Forests, which are ours are being taken away from us. Because of these projects, we need to think where the forest people will go and what will happen to their livelihood?

Where will the lakhs of animals living in the forests go? If there are no forests, and we dig out our lands for minerals like aluminium, what will be left? Only polluted air, water, and miles and miles of barren land...

Lottery for farming in Mizoram:
You read about the forests of Jharkhand in Suryamani’s story. Now read about forests on the hills of Mizoram. See how people live there, and
how farming is done.

Ding, Ding, Ding.... As soon as the school bell rang Lawmte-aa, Dingi, Dingima picked their bags and hurried home. On the way they stopped to drink water from a stream in a cup made of bamboo which was kept there.

Today not only the children, even ‘Saima Sir’ was in a hurry to get back. Today there would be a special meeting of the Village Council (Panchayat). At the meeting there would be a lottery to decide which family will get how much land for farming.

The land belongs to the whole village, not to separate people. So they take turns to do farming on different parts of the land. A beautiful pot made of bamboo was shaken well. One chit was taken out. Saima Sir’s family got the first chance.

He said, “I am happy that my family gets to choose first. But, this year we cannot take more land. Last year I had taken more and was not able to farm it well. After my sister Jhiri got married and went away it is difficult to manage farming alone.”

Saima Sir asked for ‘three tin’ of land. Little Mathini asked, “ What is three tin of land? Chamui explained, “The land on which we grow one tin of seeds is called one tin of land.” One by one, the village families got their piece of land for farming.

Jhoom farming:
Jhoom farming is very interesting. After cutting one crop, the land is left as it is for some years. Nothing is grown there. The bamboo or weeds which grow on that land are not pulled out. They are cut and burnt.
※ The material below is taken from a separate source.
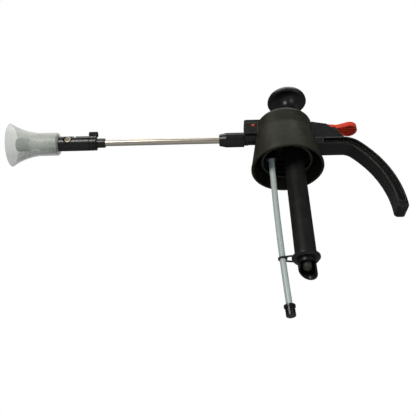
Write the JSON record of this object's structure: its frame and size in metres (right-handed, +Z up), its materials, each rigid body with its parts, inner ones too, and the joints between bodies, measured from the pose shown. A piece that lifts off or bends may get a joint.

The ash makes the land fertile. While burning, care is taken so that the fire does not spread to the other parts of the forest. When the land is ready for farming it is lightly dug up, not ploughed.

Seeds are dropped on it. In one farm different types of crops like maize, vegetables, chillies, rice can be grown. Weeds and other unwanted plants are also not pulled out, they are just cut. So that they get mixed with the soil.

This also helps in making the soil fertile. If some family is not able to do farming on time, others help them and are given food.

The main crop here is rice. After it is cut, it is difficult to take it home. There are no roads, only hilly paths. People have to carry the crop on their
backs. This takes many weeks. When the work is over the entire village celebrates.

 People get together to cook and eat, sing and dance. They do their special ‘cheraw’ dance. In this dance people sit in pairs in front of each other, holding bamboo sticks on the ground.

As the drum beats, the bamboos are beaten to the ground. Dancers step in and out of the bamboo sticks, and dance to the beat.

Find out more about the ‘cheraw’ dance. Do it in your class. But be careful and don’t hurt yourself. About three-fourth people in Mizoram are linked to the forests.

Life is difficult but almost all children go to school. You can see some of them here, playfully blowing their leaf whistles! You too have made many such whistles, haven’t you!